Cognitive Dysfunction in Senior Dogs
After a lifetime of excited tail wagging, loyal companionship and memorable moments with your dog, you come home from work and your buddy is no longer at the front door to greet you.
Rover's sacked out on his doggy bed snoozing away, while you stand there wondering what has happened. Where did the display of liveliness and affection go that you've come to find irresistible?
Sure, he's getting a little gray around the muzzle, he walks a little slower and last week he wasn't interested in a game of catch. Your dog's changing behavior may be more than simply aging. Pet owners may be unaware of a common condition called cognitive dysfunction syndrome (CDS), similar to Alzheimer's disease in humans.
"Cognitive dysfunction syndrome is related to the aging of the dog's brain," explains Gary Landsberg, DVM, BSc, veterinary behaviorist at North Toronto Animal Clinic in Thornhill, Ontario, Canada. "No one knows the exact cause, but beta-amyloid peptides (protein) are present in the brain, as well as an increase in toxic free radicals and possible circulatory problems that contribute to neurons dying off with signs of aging and dementia."
The brain ages like any other organ in the body, resulting in a deterioration of how your dog thinks, learns and remembers, which in turn alters both your life and your dog's.
If you want to test your own dog for this condition, here's an informal test you can conduct on your own.
"Take a dog, show him two different containers, one orange and one green," says Dr. Landsberg. "Cover them up, put food underneath one of them. The dog must learn which container covers the food. Older dogs and younger dogs can get that pretty much the same. Then if you change it, the older dog doesn't get it."
This experiment highlights the point that older dogs have a harder time competing due to deficits in learning abilities.
There are a number of clinical signs of cognitive dysfunction syndrome that include the following:
- Altered response to family members
- Disorientation or confusion
- Difficulty navigating the environment, such as climbing stairs
- Sleep changes
- House soiling
- Activity changes
- Excessive panting
- Restlessness, pacing and confusion
- Reduced interest in food
- Excessive drinking and urinating
Not all dogs that experience this condition will show all of the above signs.

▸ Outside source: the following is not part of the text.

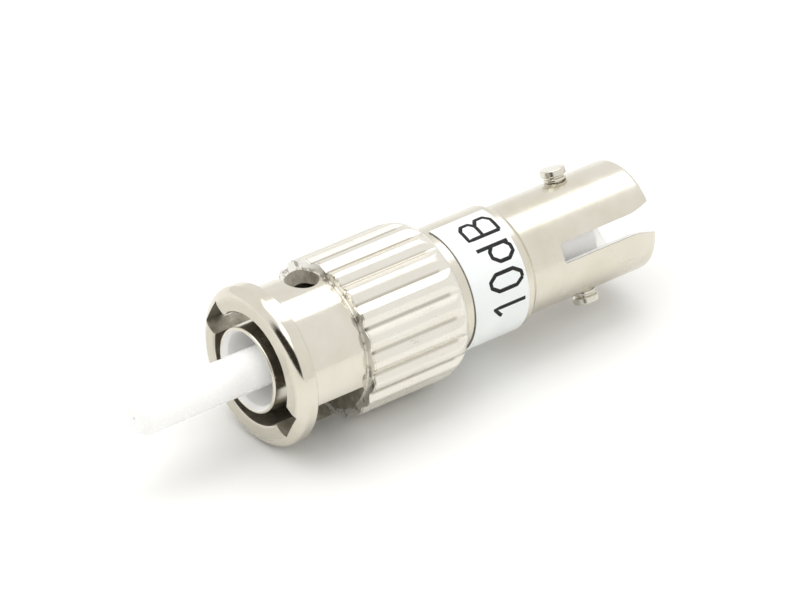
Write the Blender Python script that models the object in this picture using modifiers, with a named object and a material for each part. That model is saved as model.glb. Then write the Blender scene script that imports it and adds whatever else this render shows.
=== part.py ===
"""Fixed fibre optic attenuator: a keyed plug with a bayonet coupling nut at one end, its socket at the other.

Everything is turned about one axis. In the parts' own frame that axis is Z and a place along it is a
station, counted from the coupling nut's front plane towards the socket. One empty lays the axis along
world +X at the height where the nut rests on the floor. A clock angle is 0 at the top and grows
towards world -Y.
"""

import bmesh
import bpy
from math import cos, pi, radians, sin
from mathutils import Matrix

MM = 0.001

# Clearances and facets
SEAT = 0.02 * MM            # between pieces that are pressed or screwed together
RUN = 0.05 * MM             # between pieces that slide or turn
ROUND = 48                  # facets of a turned piece
OVERCUT = 1.0 * MM          # how far a cutter stands out of what it cuts

# Bayonet coupling, shared by the plug and the socket
LUG_SETBACK = 4.0 * MM      # lug centre behind the socket's rim
LUG_HEIGHT = 0.78 * MM      # how far a lug stands out of the socket
LUG_DIAMETER = 1.6 * MM
LOCK_STATION = 4.35 * MM    # lock hole's centre behind the nut's front plane
LOCK_DIAMETER = 2.1 * MM
LOCK_TURN = 54.0            # degrees from entry leg to lock hole
MATED_TRAVEL = 0.9 * MM     # how far the nut is drawn forward when it is locked
KEY_CLOCK = 63.1            # clock angle of the key and the keyway
ENTRY_CLOCK = -64.5         # clock angle of one entry leg, at rest
ENTRY_WIDTH = 2.1 * MM
LEG_WIDTH = 1.7 * MM
LOCK_SEAT = 0.1 * MM        # how far the lock hole reaches behind the leg
SLOT_CORNER = 0.3 * MM

# Coupling nut
NUT_LENGTH = 12.85 * MM
NUT_WALL = 0.85 * MM        # wall of the smooth waist
GRIP_HEIGHT = 0.70 * MM     # how far the grip's crests stand out of the waist
NUT_LIP = 0.9 * MM          # inward lip at the rear, which the spring pushes on
FLANGE_LENGTH = 1.35 * MM
FLANGE_ROUND = 0.5 * MM
GRIP_START = 5.5 * MM
GRIP_TAPER = 1.20 * MM      # rounded fall at the grip's rear
GRIP_FALL = 0.62 * MM
GRIP_RELIEF = 0.15 * MM     # undercut in front of the grip
FLUTES = 20                 # also the facets of the nut's outside, so that each crest is an edge
FLUTE_DEPTH = 0.22 * MM     # below the flat between two crests
CREST_WIDTH = 0.56 * MM     # what two flutes leave between them
FLUTE_OVERCUT = 0.03 * MM   # less than the usual, so that neighbouring flutes stay apart
FLUTE_CLOCK = 180.0         # the nut lies on the two crests beside this flute
EDGE = 0.1 * MM             # small broken edges

# Plug barrel and what sits on it
BARREL_WALL = 0.375 * MM    # wall round the front recess
BARREL_PROUD = 0.2 * MM     # barrel's face in front of the nut's, at rest
NOSE_PLAY = 0.15 * MM       # recess round the ferrule is this much wider than a mating nose
NOSE_ROOM = 0.25 * MM       # and this much deeper
WEB = 1.2 * MM              # wall between the recess and the rear bore
TAIL_WALL = 0.46 * MM       # wall of the barrel's tail, inside the socket's spigot
KEY_DIAMETER = 1.0 * MM
KEY_HEIGHT = 0.575 * MM     # how far the key stands out of the barrel
KEY_DEPTH = 0.975 * MM      # and how deep it is pressed in
RING_ROOM = 0.15 * MM       # from a mated socket's rim to the retaining ring
RING_THICKNESS = 0.46 * MM
GROOVE_DEPTH = 0.325 * MM
RING_WIDTH = 0.73 * MM
RING_GAP = 70.0             # degrees that the split ring leaves open
WASHER_PLAY = 0.09 * MM     # washers are this much smaller than the nut's bore
WASHER_THICKNESS = 0.38 * MM
SPRING_WIRE = 0.40 * MM
SPRING_TURNS = 3.25

# Ferrule and the sleeve that lines it up with the mating one
FERRULE_RADIUS = 1.25 * MM
FERRULE_REACH = 8.2 * MM    # in front of the barrel's face
FERRULE_CHAMFER = 0.35 * MM
FERRULE_DOME = 0.06 * MM
FIBRE_RADIUS = 0.0625 * MM
FIBRE_FACETS = 12
COLLAR_LENGTH = 1.1 * MM
COLLAR_CHAMFER = 0.2 * MM
CAP_LIP = 0.4 * MM
CAP_SKIRT = 2.5 * MM
SLEEVE_WALL = 0.33 * MM
SLEEVE_SLIT = 0.5 * MM
HOLDER_WALL = 0.38 * MM
GUIDE_RADIUS = 1.60 * MM    # hole that leads a ferrule into the sleeve
NOSE_WALL = 0.60 * MM
NOSE_SETBACK = 3.5 * MM     # nose tip behind the socket's rim
NOSE_CHAMFER = 0.25 * MM
HOLDER_FLANGE = 1.0 * MM

# Centre body, label and socket
BODY_LENGTH = 5.8 * MM
BODY_WALL = 0.56 * MM       # wall round the socket's spigot
BODY_CHAMFER = 0.4 * MM
LABEL_SETBACK = 0.95 * MM   # bare band between the nut and the label
LABEL_LENGTH = 4.05 * MM
LABEL_THICKNESS = 0.08 * MM
LABEL_CLOCK = -11.9
LABEL_WRAP = 250.0
SOCKET_LENGTH = 9.4 * MM    # in front of the centre body
SOCKET_WALL = 0.6 * MM
SOCKET_PLAY = 0.175 * MM    # socket's bore is this much wider than a mating barrel
SOCKET_DEPTH = 8.1 * MM
SOCKET_WEB = 0.8 * MM
SOCKET_ROUND = 0.25 * MM
SPIGOT_LENGTH = 3.7 * MM
SPIGOT_STEP = 0.2 * MM      # spigot is this much smaller than the socket
KEYWAY_WIDTH = 1.3 * MM
KEYWAY_LENGTH = 7.0 * MM
LUG_SHANK = 0.55 * MM       # radius of the lug's shank in the socket's wall
LUG_NECK = 0.62 * MM
LUG_COLLAR = 0.74 * MM
LUG_CHAMFER = 0.08 * MM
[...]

You can help your dog with CDS. Routine activities can be calming to dogs with this disease and make them more comfortable at home. Don't rearrange the furniture as that can be upsetting to an older dog. Get rid of clutter in order to provide wider pathways for your dog that might not be so steady on his feet. Develop a routine schedule for feeding, watering and walking.
If you suspect your geriatric dog might be suffering from CDS, make an appointment with your veterinarian for an examination, along with laboratory tests that include blood and urine, to rule out other possible causes. Any additional tests would only be performed if the veterinarian finds some other problem.
Dean Henricks, DVM, president of the California Veterinary Medical Association in Sacramento, Calif, stresses that while medications and an antioxidant diet can help offset the symptoms of CDS, ultimately there is no cure.
The results of medication and diet are unpredictable. "I have used medication and diet and seen no effect. Then again, I've used the same medications and diet and seen less cognitive deficits," says Dr. Henricks.
"We just finished testing Senilife and Novofit (Sam-e) medications that show improved learning and memory," says Dr. Landsberg. "There is also Selegeline (Anipryl), which has been shown to improve CDS with this drug therapy. These medications are all licensed and tested in laboratories."
If these medications don't work, and your dog is waking up at night, treat the signs and give a sleep aid. It's always a good idea to treat the medical problems, but because they're older dogs, they may also have health issues such as arthritis. Then you need to find new ways to keep them active while treating their arthritis.
In addition to medication, another recommended treatment for dogs experiencing CDS is more physical activity, good food, and more brain enrichment such as food puzzles, games, and agility training. Physical and mental activity keeps the brain active.
Seldom is CDS life threatening in itself, but the disease can affect the bond between dog and owner if your pet is disoriented. You may find that your interaction and you and your dog's quality of life is not what it used to be.
The onset of CDS varies with age. "Not all dogs develop signs of cognitive dysfunction, much as all people don't develop senility," Dr. Landsberg warns. "Some dogs decline as early as six to eight years old, but we may not see clinical signs in a dog until age nine to 11. However, laboratory tests may be able to detect earlier changes."
A veterinarian should see aging dogs without signs of cognitive dysfunction twice a year. Changes can happen quickly and will be seen in a blood study before you will see any outward alterations in behavior.
Be vigilant and let your veterinarian know of any behavior changes, and don't dismiss CDS behavior as simply old age.
Don't tolerate cognitive dysfunction syndrome longer than is necessary. If you think your dog might suffer from cognitive dysfunction syndrome, seek help immediately. If you wait too long before taking your geriatric dog to the veterinarian, he may become incontinent. Don't let that happen to your best animal friend.